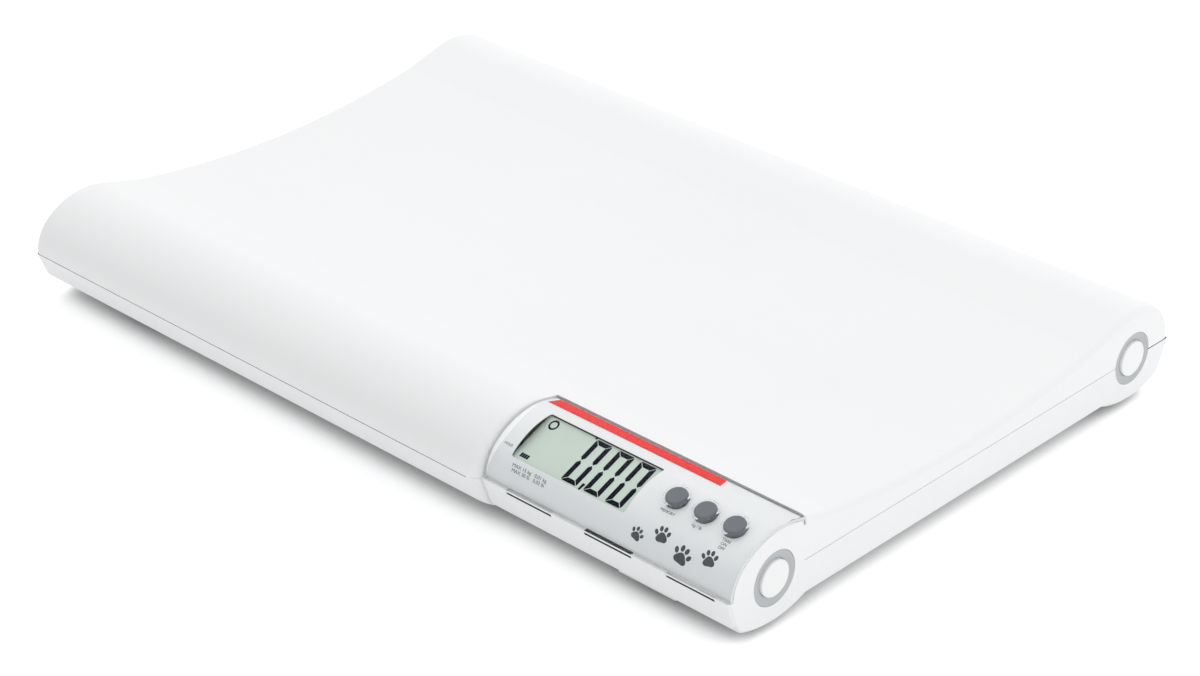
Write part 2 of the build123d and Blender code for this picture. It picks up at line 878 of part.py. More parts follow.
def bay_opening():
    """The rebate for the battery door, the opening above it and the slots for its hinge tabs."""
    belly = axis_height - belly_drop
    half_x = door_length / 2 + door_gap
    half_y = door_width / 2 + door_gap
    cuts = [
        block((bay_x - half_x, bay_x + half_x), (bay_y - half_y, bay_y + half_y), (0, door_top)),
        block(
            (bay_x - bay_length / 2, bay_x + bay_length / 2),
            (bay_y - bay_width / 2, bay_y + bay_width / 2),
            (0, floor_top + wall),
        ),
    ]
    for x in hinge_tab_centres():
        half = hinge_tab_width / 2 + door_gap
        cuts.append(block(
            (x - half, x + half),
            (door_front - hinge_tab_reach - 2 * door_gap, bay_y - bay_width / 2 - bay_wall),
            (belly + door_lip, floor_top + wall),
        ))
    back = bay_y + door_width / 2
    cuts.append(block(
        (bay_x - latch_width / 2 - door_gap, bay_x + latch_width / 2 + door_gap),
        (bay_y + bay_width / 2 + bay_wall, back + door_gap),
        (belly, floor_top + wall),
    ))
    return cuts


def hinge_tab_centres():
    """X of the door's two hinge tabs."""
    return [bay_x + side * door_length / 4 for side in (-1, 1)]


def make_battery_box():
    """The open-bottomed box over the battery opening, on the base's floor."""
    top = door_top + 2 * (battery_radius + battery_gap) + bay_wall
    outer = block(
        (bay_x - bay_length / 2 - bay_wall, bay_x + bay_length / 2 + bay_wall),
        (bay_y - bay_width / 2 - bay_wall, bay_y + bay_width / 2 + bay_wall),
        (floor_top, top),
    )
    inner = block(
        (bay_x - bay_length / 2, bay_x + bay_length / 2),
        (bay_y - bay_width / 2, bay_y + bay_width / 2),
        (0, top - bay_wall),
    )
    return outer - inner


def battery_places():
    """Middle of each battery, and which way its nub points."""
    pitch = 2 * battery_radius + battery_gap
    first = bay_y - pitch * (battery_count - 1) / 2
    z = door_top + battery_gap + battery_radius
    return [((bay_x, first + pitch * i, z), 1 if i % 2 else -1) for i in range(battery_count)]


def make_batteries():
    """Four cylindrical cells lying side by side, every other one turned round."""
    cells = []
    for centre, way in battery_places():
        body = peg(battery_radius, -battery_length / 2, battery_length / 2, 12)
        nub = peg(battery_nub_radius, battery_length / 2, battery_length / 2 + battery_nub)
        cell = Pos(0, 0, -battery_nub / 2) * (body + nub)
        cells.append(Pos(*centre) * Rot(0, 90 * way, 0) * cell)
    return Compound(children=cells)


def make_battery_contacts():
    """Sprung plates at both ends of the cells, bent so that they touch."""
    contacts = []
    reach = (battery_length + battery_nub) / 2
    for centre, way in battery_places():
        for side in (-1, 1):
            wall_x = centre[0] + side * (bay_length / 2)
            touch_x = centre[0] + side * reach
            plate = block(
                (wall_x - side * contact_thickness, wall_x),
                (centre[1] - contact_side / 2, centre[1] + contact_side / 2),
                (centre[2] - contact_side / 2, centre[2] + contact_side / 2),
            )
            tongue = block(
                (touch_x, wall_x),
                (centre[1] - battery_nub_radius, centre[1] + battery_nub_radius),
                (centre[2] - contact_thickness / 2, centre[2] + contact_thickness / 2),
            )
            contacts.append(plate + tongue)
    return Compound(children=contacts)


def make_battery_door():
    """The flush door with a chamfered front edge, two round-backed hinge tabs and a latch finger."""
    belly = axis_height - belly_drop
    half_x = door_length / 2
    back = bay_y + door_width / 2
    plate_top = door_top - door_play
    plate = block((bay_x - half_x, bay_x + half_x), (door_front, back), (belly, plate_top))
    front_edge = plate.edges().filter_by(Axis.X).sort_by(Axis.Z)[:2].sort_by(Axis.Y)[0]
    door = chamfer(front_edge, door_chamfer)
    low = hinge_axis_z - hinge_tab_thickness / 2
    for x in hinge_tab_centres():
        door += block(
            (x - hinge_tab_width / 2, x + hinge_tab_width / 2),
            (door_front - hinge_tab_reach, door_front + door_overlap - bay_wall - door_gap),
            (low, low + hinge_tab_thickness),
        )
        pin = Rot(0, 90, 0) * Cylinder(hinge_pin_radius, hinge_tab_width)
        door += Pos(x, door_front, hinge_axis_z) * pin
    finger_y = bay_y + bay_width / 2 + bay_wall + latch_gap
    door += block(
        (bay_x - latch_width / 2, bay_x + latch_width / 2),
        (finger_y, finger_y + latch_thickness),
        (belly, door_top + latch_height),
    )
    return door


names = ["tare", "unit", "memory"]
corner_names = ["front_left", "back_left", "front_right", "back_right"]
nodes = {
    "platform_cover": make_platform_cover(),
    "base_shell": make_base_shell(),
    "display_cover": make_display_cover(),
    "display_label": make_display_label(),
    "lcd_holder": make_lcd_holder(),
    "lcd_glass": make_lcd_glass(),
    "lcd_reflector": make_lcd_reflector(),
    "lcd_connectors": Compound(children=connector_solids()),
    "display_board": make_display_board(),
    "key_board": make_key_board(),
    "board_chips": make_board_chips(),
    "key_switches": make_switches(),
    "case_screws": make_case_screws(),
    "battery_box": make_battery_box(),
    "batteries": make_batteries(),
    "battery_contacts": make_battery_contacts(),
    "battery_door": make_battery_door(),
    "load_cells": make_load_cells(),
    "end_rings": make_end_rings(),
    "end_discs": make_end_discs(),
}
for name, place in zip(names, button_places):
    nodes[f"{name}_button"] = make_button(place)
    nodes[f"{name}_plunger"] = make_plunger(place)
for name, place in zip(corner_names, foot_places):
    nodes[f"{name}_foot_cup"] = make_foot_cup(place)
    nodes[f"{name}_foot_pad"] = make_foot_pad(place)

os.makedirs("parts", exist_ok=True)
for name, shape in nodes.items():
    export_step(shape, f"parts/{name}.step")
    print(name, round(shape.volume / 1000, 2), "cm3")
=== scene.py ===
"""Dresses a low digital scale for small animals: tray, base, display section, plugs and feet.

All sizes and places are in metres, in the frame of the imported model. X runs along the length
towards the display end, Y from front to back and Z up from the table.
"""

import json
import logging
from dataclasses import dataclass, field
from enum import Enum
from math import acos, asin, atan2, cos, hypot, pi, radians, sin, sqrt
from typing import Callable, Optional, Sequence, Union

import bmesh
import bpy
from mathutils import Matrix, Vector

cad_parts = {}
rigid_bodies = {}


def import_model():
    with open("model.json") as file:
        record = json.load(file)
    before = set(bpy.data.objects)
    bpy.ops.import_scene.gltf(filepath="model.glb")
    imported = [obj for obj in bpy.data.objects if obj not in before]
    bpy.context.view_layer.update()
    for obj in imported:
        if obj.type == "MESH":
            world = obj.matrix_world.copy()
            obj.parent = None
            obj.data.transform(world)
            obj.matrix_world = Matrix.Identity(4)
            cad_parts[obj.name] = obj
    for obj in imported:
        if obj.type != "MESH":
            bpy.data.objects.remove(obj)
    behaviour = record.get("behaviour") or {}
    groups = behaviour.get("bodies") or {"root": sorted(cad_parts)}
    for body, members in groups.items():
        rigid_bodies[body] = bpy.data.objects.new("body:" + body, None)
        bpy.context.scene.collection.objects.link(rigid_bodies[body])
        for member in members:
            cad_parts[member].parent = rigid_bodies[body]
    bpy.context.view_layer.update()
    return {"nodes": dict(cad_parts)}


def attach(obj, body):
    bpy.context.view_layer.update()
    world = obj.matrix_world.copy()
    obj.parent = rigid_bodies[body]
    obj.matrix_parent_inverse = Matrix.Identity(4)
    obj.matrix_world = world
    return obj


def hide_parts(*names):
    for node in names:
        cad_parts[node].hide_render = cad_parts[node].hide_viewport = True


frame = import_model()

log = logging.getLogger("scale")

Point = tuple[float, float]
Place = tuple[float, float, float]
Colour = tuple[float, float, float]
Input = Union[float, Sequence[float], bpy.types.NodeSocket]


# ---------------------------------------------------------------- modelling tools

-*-

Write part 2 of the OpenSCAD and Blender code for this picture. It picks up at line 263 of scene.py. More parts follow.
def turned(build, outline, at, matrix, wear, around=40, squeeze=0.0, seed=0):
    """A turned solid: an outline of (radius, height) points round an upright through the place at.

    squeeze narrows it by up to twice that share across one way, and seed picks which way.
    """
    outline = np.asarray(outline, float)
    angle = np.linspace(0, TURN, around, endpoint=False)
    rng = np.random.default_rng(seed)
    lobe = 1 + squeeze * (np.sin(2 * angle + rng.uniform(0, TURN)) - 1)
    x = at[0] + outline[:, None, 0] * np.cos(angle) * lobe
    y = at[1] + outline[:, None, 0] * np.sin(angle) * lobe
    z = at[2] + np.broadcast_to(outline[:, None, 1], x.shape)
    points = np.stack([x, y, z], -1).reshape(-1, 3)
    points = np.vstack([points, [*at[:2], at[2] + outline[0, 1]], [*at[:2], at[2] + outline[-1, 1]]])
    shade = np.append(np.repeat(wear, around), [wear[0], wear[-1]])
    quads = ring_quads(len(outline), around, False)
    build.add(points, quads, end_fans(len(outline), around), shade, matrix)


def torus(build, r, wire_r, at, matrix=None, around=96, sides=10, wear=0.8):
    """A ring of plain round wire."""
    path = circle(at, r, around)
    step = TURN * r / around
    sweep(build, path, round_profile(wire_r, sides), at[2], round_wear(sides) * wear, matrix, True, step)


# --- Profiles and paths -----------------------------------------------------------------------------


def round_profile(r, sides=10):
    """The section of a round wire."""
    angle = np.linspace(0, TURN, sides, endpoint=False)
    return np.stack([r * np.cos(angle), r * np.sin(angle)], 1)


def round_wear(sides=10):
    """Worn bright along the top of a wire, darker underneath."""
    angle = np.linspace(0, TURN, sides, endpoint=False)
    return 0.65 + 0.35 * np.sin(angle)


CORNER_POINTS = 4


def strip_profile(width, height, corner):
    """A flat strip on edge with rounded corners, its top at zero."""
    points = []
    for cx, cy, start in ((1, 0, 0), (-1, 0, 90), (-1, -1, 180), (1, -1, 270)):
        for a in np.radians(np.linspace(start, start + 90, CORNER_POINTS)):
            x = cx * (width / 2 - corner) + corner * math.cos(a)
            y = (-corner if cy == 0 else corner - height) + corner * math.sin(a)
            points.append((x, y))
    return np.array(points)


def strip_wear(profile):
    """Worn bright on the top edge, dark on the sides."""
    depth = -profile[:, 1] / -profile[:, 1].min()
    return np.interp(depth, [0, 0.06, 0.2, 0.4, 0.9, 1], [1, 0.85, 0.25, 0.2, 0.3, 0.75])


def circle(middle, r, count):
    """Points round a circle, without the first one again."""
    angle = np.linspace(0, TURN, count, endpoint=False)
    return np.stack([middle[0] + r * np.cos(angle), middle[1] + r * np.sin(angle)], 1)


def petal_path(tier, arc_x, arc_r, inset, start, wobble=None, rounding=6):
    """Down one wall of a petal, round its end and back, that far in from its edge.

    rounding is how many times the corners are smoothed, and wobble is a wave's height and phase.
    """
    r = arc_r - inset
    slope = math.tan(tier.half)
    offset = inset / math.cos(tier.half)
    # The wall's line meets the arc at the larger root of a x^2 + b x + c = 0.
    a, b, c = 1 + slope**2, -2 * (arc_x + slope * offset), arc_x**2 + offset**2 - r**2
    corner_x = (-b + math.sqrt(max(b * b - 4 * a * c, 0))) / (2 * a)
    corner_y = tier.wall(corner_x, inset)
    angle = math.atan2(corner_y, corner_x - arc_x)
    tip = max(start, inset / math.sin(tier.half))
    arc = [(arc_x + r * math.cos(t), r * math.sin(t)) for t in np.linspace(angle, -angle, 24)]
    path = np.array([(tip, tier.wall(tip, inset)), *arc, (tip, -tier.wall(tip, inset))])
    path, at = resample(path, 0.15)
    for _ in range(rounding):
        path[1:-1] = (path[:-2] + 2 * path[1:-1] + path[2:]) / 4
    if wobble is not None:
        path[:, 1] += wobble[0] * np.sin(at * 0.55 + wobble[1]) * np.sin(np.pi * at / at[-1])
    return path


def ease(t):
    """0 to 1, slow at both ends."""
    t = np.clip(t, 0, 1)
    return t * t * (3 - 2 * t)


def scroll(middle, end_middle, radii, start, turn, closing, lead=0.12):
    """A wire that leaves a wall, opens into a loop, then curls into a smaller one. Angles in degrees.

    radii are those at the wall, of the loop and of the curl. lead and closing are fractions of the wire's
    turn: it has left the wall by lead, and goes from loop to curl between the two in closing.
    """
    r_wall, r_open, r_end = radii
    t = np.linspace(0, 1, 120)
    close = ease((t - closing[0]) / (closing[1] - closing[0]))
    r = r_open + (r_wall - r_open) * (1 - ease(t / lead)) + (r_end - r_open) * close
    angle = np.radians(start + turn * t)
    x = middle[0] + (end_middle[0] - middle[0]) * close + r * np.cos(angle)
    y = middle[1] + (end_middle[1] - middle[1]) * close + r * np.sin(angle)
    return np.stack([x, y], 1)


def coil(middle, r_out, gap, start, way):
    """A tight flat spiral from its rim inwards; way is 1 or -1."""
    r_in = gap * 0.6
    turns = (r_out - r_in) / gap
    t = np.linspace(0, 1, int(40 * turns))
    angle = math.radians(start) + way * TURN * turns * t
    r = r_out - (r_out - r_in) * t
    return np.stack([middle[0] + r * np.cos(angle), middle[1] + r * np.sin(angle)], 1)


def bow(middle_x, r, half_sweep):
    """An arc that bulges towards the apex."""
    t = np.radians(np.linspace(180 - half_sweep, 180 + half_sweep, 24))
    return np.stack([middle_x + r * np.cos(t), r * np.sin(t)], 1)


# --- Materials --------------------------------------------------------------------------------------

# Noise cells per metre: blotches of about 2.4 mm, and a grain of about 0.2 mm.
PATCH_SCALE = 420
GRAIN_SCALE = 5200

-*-

Aim ▸
Repeat, word for word, only the lines from the line holding "Write part 2 of the build123d" through the line holding "return [bay_x +", with both of those lines included.

Complete response ▸
Write part 2 of the build123d and Blender code for this picture. It picks up at line 878 of part.py. More parts follow.
def bay_opening():
    """The rebate for the battery door, the opening above it and the slots for its hinge tabs."""
    belly = axis_height - belly_drop
    half_x = door_length / 2 + door_gap
    half_y = door_width / 2 + door_gap
    cuts = [
        block((bay_x - half_x, bay_x + half_x), (bay_y - half_y, bay_y + half_y), (0, door_top)),
        block(
            (bay_x - bay_length / 2, bay_x + bay_length / 2),
            (bay_y - bay_width / 2, bay_y + bay_width / 2),
            (0, floor_top + wall),
        ),
    ]
    for x in hinge_tab_centres():
        half = hinge_tab_width / 2 + door_gap
        cuts.append(block(
            (x - half, x + half),
            (door_front - hinge_tab_reach - 2 * door_gap, bay_y - bay_width / 2 - bay_wall),
            (belly + door_lip, floor_top + wall),
        ))
    back = bay_y + door_width / 2
    cuts.append(block(
        (bay_x - latch_width / 2 - door_gap, bay_x + latch_width / 2 + door_gap),
        (bay_y + bay_width / 2 + bay_wall, back + door_gap),
        (belly, floor_top + wall),
    ))
    return cuts


def hinge_tab_centres():
    """X of the door's two hinge tabs."""
    return [bay_x + side * door_length / 4 for side in (-1, 1)]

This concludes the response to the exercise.